What steps are in a typical web data filtering pipeline?

A typical pipeline includes: (1) URL-level filtering — blocklist of spam, adult content, and low-quality domains; (2) language identification — removing non-target language text; (3) quality filtering — perplexity scoring against a reference LM, text length filtering, symbol/punctuation ratio filters; (4) near-deduplication — MinHash LSH to remove near-duplicate documents; (5) content filtering — removing PII, harmful content. Each stage further reduces data volume while improving quality.

Why does deduplication improve language model training?

Lee et al. (2022) showed that training on deduplicated data significantly improves model quality at the same compute budget. The key mechanism: memorization. Models trained on highly duplicated data (e.g., the same document 100× in Common Crawl) memorize specific text verbatim rather than learning generalizable patterns. Deduplication forces the model to generalize rather than memorize, improving held-out perplexity by approximately 1.5× at identical compute.

How is data quality measured without human labeling?

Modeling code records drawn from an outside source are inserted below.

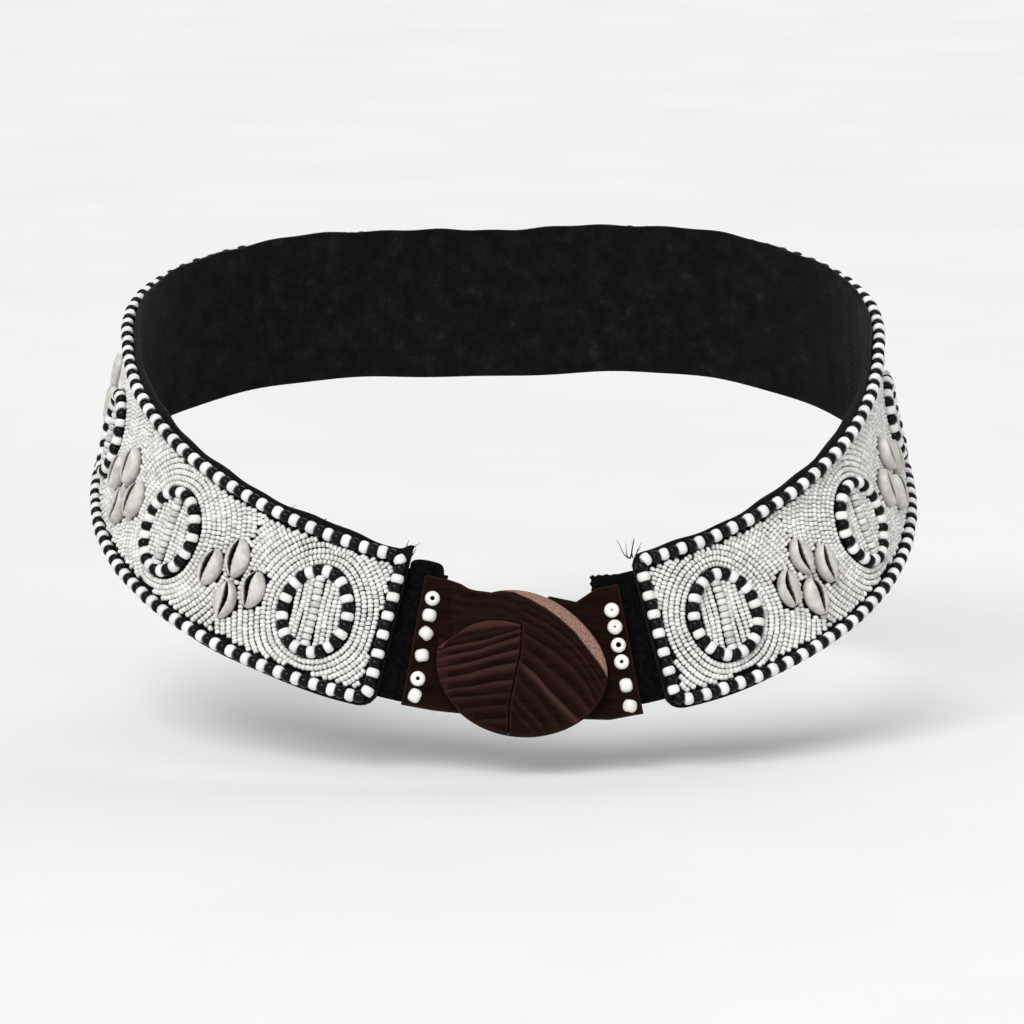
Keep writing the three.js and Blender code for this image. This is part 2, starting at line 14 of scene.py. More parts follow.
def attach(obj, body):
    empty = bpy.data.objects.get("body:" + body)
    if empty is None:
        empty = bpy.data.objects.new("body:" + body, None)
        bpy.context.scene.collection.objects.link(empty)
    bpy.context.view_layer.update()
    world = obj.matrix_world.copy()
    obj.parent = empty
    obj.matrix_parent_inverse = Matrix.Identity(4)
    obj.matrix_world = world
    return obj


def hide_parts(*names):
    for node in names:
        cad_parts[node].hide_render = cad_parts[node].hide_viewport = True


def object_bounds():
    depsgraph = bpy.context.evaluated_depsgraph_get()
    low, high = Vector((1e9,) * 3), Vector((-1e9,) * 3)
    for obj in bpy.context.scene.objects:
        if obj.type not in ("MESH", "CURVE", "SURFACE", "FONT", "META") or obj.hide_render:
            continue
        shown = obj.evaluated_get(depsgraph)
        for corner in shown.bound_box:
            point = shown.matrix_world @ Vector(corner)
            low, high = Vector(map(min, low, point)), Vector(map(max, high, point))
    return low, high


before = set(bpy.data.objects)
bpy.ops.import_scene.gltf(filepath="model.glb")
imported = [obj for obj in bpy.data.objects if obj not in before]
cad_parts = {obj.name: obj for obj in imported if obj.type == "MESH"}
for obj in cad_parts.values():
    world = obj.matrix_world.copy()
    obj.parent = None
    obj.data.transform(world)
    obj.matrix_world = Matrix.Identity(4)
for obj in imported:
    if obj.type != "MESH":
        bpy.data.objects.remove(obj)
cad_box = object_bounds()

MM = 0.001
BODY = "root"
random = np.random.default_rng(7)

# Loop on the hips, as the solids have it
LOOP_HALF_WIDTH = 152.5
LOOP_FRONT_DEPTH = 129
LOOP_BACK_DEPTH = 94
PLAN_POWER = 2.26
LOOP_RISE = 56.7
HEIGHT_WAVES = (
    {"turns": 1, "cosine_share": -1, "sine_share": -0.03},
    {"turns": 2, "cosine_share": -0.185, "sine_share": -0.04},
    {"turns": 3, "cosine_share": 0.062, "sine_share": 0},
)
LEAN_ALL_ROUND_DEG = 12.1
LEAN_MORE_IN_FRONT_DEG = 6.2

# Band, edge string, medallions, shells and straps, as the solids have them
BAND_WIDTH = 62
CLOTH_THICKNESS = 2
FRONT_GAP = 99
GAP_OFFSET = 6
CLEARANCE = 0.3
BEAD_RADIUS = 2.5
EDGE_INSET = 3.4
EDGE_OUTWARD = 0.4
CORNER_RADIUS = 4
SEED_LAYER = 1.8
UPRIGHT_SHARE = 0.45
FIRST_MEDALLION = 30.4
MEDALLION_DROP = 1.4
MEDALLION_DRIFTS = (0, 0.07, 0.07, 0.04, 0, 0, 0, 0, 0, 0, 0)
RING_HALF_WIDTH = 12.7
RING_HALF_HEIGHT = 15.8
SHELL_HALF_WIDTH = 4.9
SHELL_HALF_LENGTH = 7.7
GROUP_REACH = 10.4
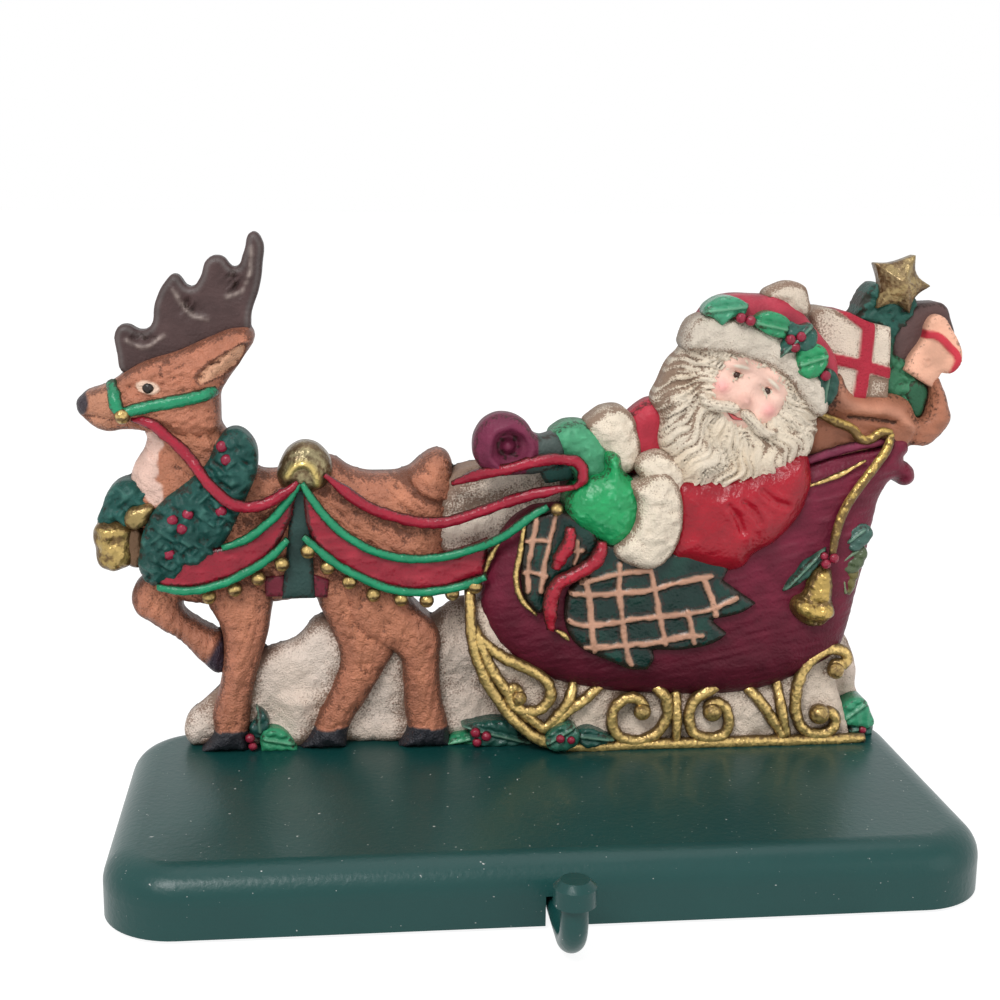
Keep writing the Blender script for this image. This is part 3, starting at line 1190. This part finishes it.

The most common automated quality signals: (1) reference model perplexity — filter out text that a small, high-quality reference LM assigns high perplexity (i.e., text unlike high-quality sources); (2) content classification — train a binary classifier on known-good vs known-bad examples; (3) linguistic features — sentence count, token-to-word ratio, average word length, punctuation density; (4) URL quality scores — domain-level reputation from human-curated allow/blocklists. These signals are noisy individually but combine to significantly improve corpus quality.